Goldberg, as a young woman whose spirit sees her through years of hardship and abuse, costars with Danny Glover of "Places in the Heart," Adolph Caesar, Margaret Avery and Rae Dawn Chong.

Initial reports escaping the usual Spielberg hushhush say "Purple" rates a 12 on a scale of one to 10. It's a major departure for the director, who categorizes it as a "powerful, specific story about one family. . . and the particular struggle they endure because of circumstance, tradition and hand-me-down victimization."

The Washington premiere on December 18 will benefit the National Political Congress of Black Women and the MS Foundation for Education and Communication. Rae Dawn Chong, Margaret Avery, Akosua Busia, Willard Pugh and Oprah Winfrey are scheduled to attend.

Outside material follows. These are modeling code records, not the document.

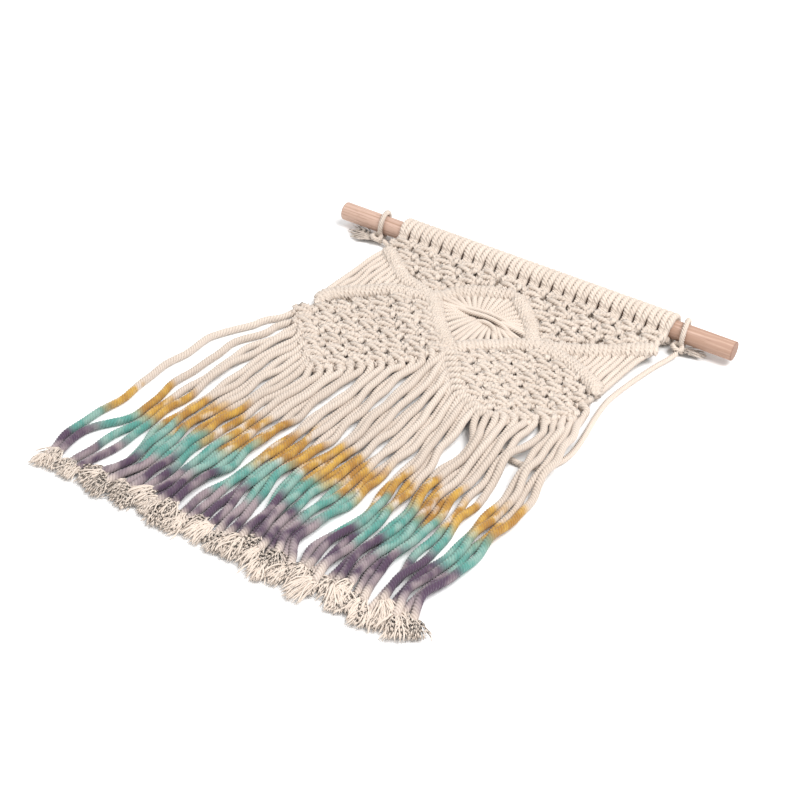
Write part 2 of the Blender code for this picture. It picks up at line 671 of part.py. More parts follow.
def build_tie(name, across, tail, parts, helpers):
    """One loop round the rod, the knot in front of it and the cord's frayed end."""
    major = ROD_RADIUS + GAP + CORD_RADIUS + 0.12
    bpy.ops.mesh.primitive_torus_add(location=world(across, 0, ROD_HEIGHT),
                                     rotation=(0, math.pi / 2, 0), major_radius=major * MM,
                                     minor_radius=CORD_RADIUS * MM, major_segments=20,
                                     minor_segments=7)
    ring = bpy.context.object
    ring.name = name
    for owner in list(ring.users_collection):
        owner.objects.unlink(ring)
    parts.objects.link(ring)
    ring.data.materials.append(material(COTTON))
    centre = (across, TIE_KNOT_DOWN, TIE_KNOT_HEIGHT)
    shape = bmesh.new()
    bmesh.ops.create_uvsphere(shape, u_segments=10, v_segments=7, radius=1.0)
    bmesh.ops.scale(shape, vec=[half * MM for half in TIE_KNOT], verts=shape.verts)
    mesh = bpy.data.meshes.new(name + "_knot")
    shape.to_mesh(mesh)
    shape.free()
    knot = add_object(name + "_knot", mesh, None, helpers)
    knot.location = world(*centre)
    pieces = [knot]
    for i, (tip, radius) in enumerate(tail):
        end = tuple(c + t for c, t in zip(centre, tip))
        root = (centre[0] + tip[0] * 0.12, centre[1] + tip[1] * 0.12, centre[2] + tip[2] * 0.5)
        pieces.append(spike("%s_end_%d" % (name, i), root, end, radius, helpers))
    fuse(ring, pieces, helpers)
    return ring


def build_hanging_cord(parts):
    route = smooth_curve([world(*point) for point in CORD_ROUTE], CORD_STEP * MM)
    curve = bpy.data.curves.new("hanging_cord", "CURVE")
    curve.dimensions = "3D"
    line = curve.splines.new("POLY")
    line.points.add(len(route) - 1)
    for point, place in zip(line.points, route):
        point.co = (*place, 1.0)
    curve.bevel_depth = CORD_RADIUS * MM
    curve.bevel_resolution = 2
    curve.use_fill_caps = True
    return add_object("hanging_cord", curve, COTTON, parts)


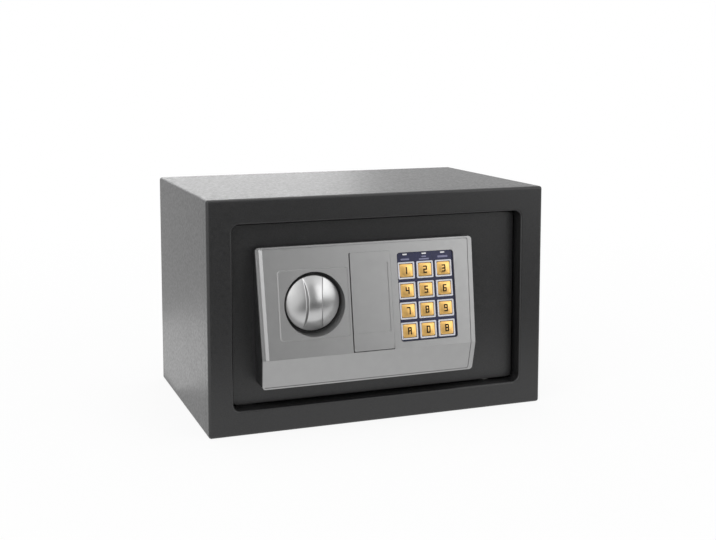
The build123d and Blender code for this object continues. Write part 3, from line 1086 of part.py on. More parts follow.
def main():
    os.makedirs("parts", exist_ok=True)
    make_cabinet()
    make_stops()
    make_hinges()
    make_door_plate()
    make_face_plate()
    make_panel_base()
    make_lock_cover()
    make_keypad()
    make_keypad_board()
    make_knob()
    make_bolt_work()
    make_solenoid()
    make_override_lock()
    make_inner_cover()
    make_batteries()
    make_reset()
    make_wiring()


main()
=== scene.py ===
"""Small electronic safe deposit box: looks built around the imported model.

Metres, in the model's own frame: the origin is the centre of the cabinet's bottom face, +X to the
right as seen from the front, +Y into the cabinet, +Z up. Named lengths are in millimetres where
their heading says mm, and otherwise in metres.
"""
import json
from math import atan2, cos, hypot, pi, radians, sin, sqrt, tan

import bpy
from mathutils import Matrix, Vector

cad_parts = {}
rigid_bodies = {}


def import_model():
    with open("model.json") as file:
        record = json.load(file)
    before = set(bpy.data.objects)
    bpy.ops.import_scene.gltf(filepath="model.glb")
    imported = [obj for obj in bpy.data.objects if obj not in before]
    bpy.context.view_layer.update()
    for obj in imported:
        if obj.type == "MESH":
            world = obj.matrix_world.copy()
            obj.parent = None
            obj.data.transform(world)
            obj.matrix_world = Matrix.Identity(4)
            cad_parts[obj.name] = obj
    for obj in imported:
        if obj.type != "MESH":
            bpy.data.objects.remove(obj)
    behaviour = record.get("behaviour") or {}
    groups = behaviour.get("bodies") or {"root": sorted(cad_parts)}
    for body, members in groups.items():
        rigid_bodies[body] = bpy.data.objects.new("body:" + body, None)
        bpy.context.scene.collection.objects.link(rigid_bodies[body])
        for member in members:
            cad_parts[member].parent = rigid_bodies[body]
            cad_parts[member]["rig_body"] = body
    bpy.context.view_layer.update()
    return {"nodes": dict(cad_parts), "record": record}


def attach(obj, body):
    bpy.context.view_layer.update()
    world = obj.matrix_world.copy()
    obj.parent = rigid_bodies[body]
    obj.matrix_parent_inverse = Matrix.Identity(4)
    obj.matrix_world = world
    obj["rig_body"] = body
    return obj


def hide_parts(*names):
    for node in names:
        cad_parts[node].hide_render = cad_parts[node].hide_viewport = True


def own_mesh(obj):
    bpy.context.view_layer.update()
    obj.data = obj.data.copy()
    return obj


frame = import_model()
NODES = frame["nodes"]
SLOT_OF = {part["node"]: part["material_slot"] for part in frame["record"]["subparts"]}

MM = 0.001
WELD = 1e-6                    # metres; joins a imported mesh's doubled corners

# ---------------------------------------------------------------- camera (metres)
CAMERA_PLACE = (-0.36088, -1.00302, 0.31289)
CAMERA_TURN = -20.497          # degrees about Z
CAMERA_TILT = -6.180           # degrees up from level; the rest of the drop is left to the shift
CAMERA_LENS = 57.39
CAMERA_SENSOR = 36.0
CAMERA_SHIFT_Y = -0.12
CAMERA_CLIP = (0.01, 50.0)

# ---------------------------------------------------------------- sloping panel face (mm)
KINK_Y, KINK_Z = -112.0, 65.5  # where the sloping face meets the chin
TOP_Y, TOP_Z = -97.0, 158.0
TILT = atan2(TOP_Y - KINK_Y, TOP_Z - KINK_Z)
LABEL_TOP_W = -1.3             # heights above the sloping face are named ..._W

# ---------------------------------------------------------------- knob (mm)
KNOB_X, KNOB_Z = -64.3, 109.0
KNOB_RIM_Y, KNOB_BACK_Y = -100.0, -94.4
KNOB_RADIUS = 24.0
KNOB_DOME = 5.6
KNOB_RIM_ROUND = 0.7
KNOB_SKIRT_START = 0.3         # skirt's first loop behind the rim's rounding
KNOB_BACK_EDGE = 0.5           # bevel round the back
GRIP_WIDTH = 11.0              # bar across the knob, at its top
GRIP_RISE = 9.0
GRIP_DRAFT = radians(20.0)     # lean of the bar's sides
GRIP_END_INSET = 1.0
GRIP_EDGE, GRIP_FOOT = 0.8, 1.6    # softness of the bar's top edges and of its foot
KNOB_COLUMNS = 120             # columns of points across the disc, and points in each
KNOB_ROWS = 64
GRIP_COLUMNS = 40              # more of them at each side of the bar, over its soft edges
GRIP_COLUMN_STEP = 0.12
GRIP_COLUMN_START = 0.8        # first one inside the bar's top edge
KNOB_SHADE_WEIGHT = 50

# ---------------------------------------------------------------- keys (mm)
KEY_ROWS = (("1", "2", "3"), ("4", "5", "6"), ("7", "8", "9"), ("a", "0", "b"))
KEY_FIRST_X, KEY_PITCH_X = 21.0, 17.7
KEY_FIRST_Z, KEY_PITCH_Z = 131.4, 17.2
KEY_WIDTH, KEY_HEIGHT = 12.1, 11.3
KEY_SQUARENESS = 13            # exponent of the rounded square that a key is in plan
KEY_POINTS = 96
KEY_FLANGE = 0.9
KEY_FLANGE_THICKNESS = 1.0
KEY_FLANGE_EDGE = 0.05
KEY_UNDER_W, KEY_TOP_W = -4.6, 0.1
KEY_EDGE = 0.4
KEY_EDGE_LOOPS = ((0.13, 0.5), (0.5, 0.87))    # shares of it, inwards and upwards, on its quarter round
KEY_DOME_RADIUS = 4.9
KEY_DOME_RISE = 0.5
KEY_DOME_RINGS = 14
KEY_DOME_CENTRE = 0.5          # share of a ring's step that the flat face in the middle takes
STROKE = 1.15                  # a digit's bars run between the six corners of two squares
STROKE_HALF_WIDTH, STROKE_HALF_HEIGHT = 1.25, 2.65
STROKE_ROUNDING = 0.4
STROKE_BARS = {                # from corner to corner, as (column, row) pairs
    "a": ((0, 2), (1, 2)), "b": ((1, 1), (1, 2)), "c": ((1, 0), (1, 1)), "d": ((0, 0), (1, 0)),
    "e": ((0, 0), (0, 1)), "f": ((0, 1), (0, 2)), "g": ((0, 1), (1, 1)),
}
DIGIT_BARS = {
    "1": "bc", "2": "abged", "3": "abgcd", "4": "fgbc", "5": "afgcd", "6": "afgcde",
    "7": "abc", "8": "abcdefg", "9": "abcdfg", "0": "abcdef", "a": "abcefg", "b": "abcdefg",
}
DIGIT_RELIEF = 0.05
STATUS_BARS = (                # centre X, centre Z, width and height
    (20.8, 140.9, 8.0, 1.5), (38.8, 140.4, 9.6, 1.3), (38.8, 142.6, 4.4, 1.0), (56.7, 141.6, 9.6, 1.7),
)
STATUS_BAR_CORNER = 0.45
CORNER_STEPS = 5               # points along a rounded corner
PRINT_THICKNESS = 0.03


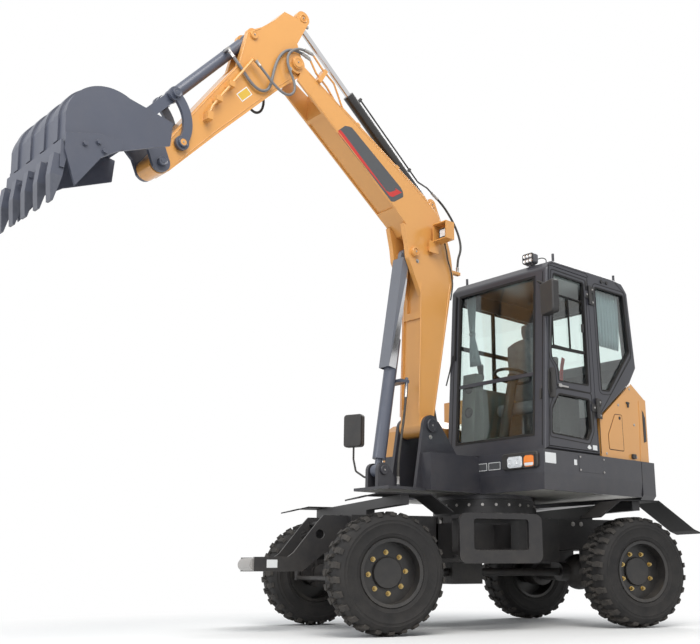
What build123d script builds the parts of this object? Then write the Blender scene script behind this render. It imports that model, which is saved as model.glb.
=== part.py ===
from build123d import *
import os
from math import atan2, cos, degrees, hypot, radians, sin, tan

# Wheeled excavator of the six tonne class, all sizes in millimetres
# Chassis frame: X forward, Y to the machine's left, Z up, X = 0 at the front axle
# Upper frame: the same directions turned with the upper structure, X = 0 at the slew axis

# Driving dimensions of the running gear
wheelbase = 2120.0
track = 1640.0
tyre_radius = 422.5
tyre_width = 312.0
lug_pitches = 26
lug_depth = 19.0
rim_seat_radius = 222.0
rim_flange_radius = 236.0
rim_half_width = 148.0
rim_wall = 12.0
hub_cap_radius = 109.0
hub_cap_out = 65.0
disc_out = 28.0
disc_thickness = 16.0
spindle_radius = 62.0
spindle_out = 10.0
kingpin_y = track / 2 - 180.0
kingpin_radius = 22.0
fit = 0.05
free_gap = 0.3

# Driving dimensions of the chassis, drawn with the axles at this height: larger tyres lift it all
axle_height = 422.5
frame_half = 300.0
frame_bottom = 600.0
frame_top = 850.0
frame_front = 60.0
frame_rear = -wheelbase - 210.0
belly_half = 330.0
belly_bottom = 500.0
belly_front = -380.0
belly_rear = -wheelbase + 360.0

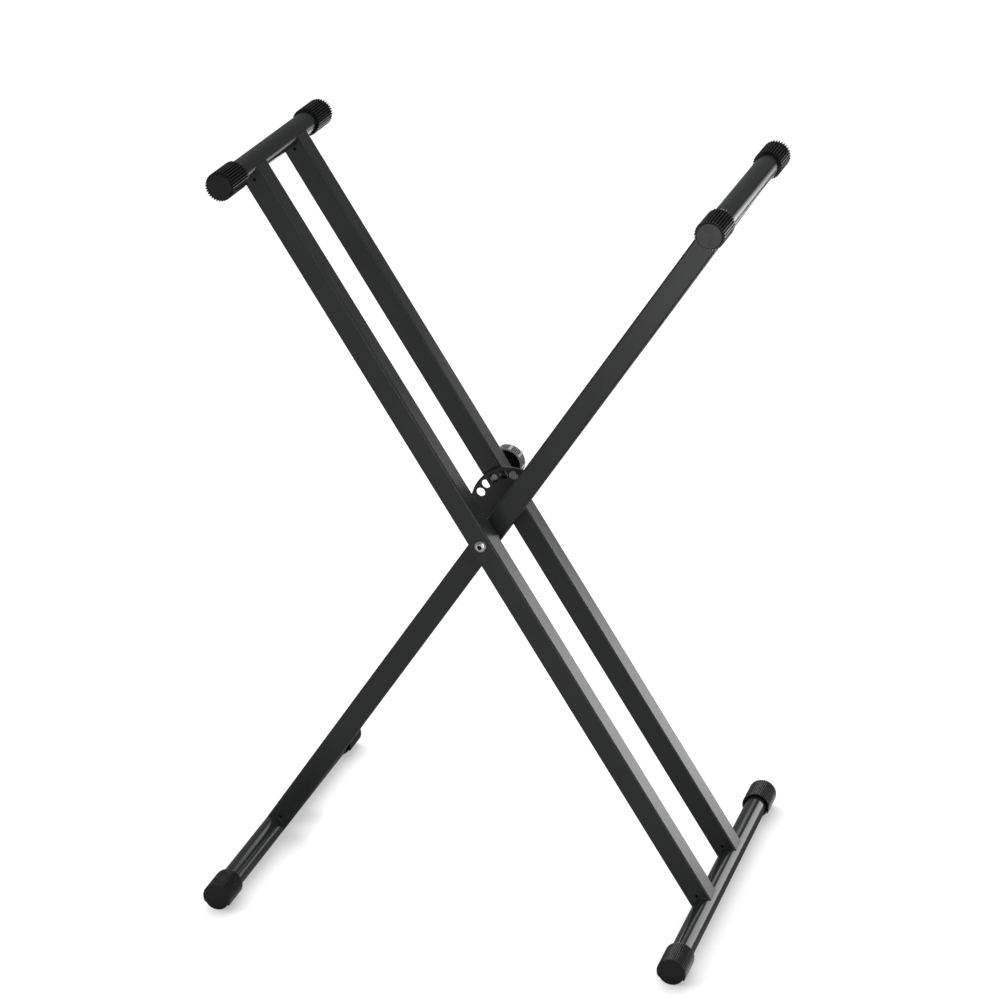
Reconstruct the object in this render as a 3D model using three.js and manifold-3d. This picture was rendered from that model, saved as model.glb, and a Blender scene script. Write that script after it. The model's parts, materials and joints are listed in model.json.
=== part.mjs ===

DAS SCI-FI

Last winter, science-fiction was the hot genre, with the holiday turkey "Dune" perhaps the most notable among lesser failures such as "Runaway," "Starman" and "2010."

This year's single space entry is the arty epic Enemy Mine, with Lou Gossett Jr. and Dennis Quaid as warring space pilots in a distant sun system. Wolfgang Petersen of "Das Boot" directs the visionary drama set one hundred years in the future, on the two-sun, six-moon volcanic Fyrine IV. Creeping glaciers and "indescribable lurking predators" force the downed pilots to make friends or else.

Gossett, as Jeriba Shigan, a Drac from the planet Dracon (where else?), wears three hours worth of make-up (including a mask that actually sweats) for his role. Quaid is Davidge, a battle-hardened Earthman with inbred enmity for this complex being from an ancient culture.

Mixed reports on this enterprise so far. A NEW YEAR'S REVOLUTION, ET AL

Revolution, with Al Pacino as an American colonist, Donald Sutherland as a soldier of the Crown and Nastassja Kinski as the daughter of a loyalist, originally scheduled for December 13, moves forward to January 24.

Walt Disney's Adventure of Natty Gann, likewise set for Christmas, will open here January 19. Around New Year's, the Key Theater will open Akira Kurosawa's titanic Ran, the story of a 16th-century Japanese warrior played by Tatsuya Nakadi, and Germany's Sugarbaby, a stylish comedy by Percy Adlon.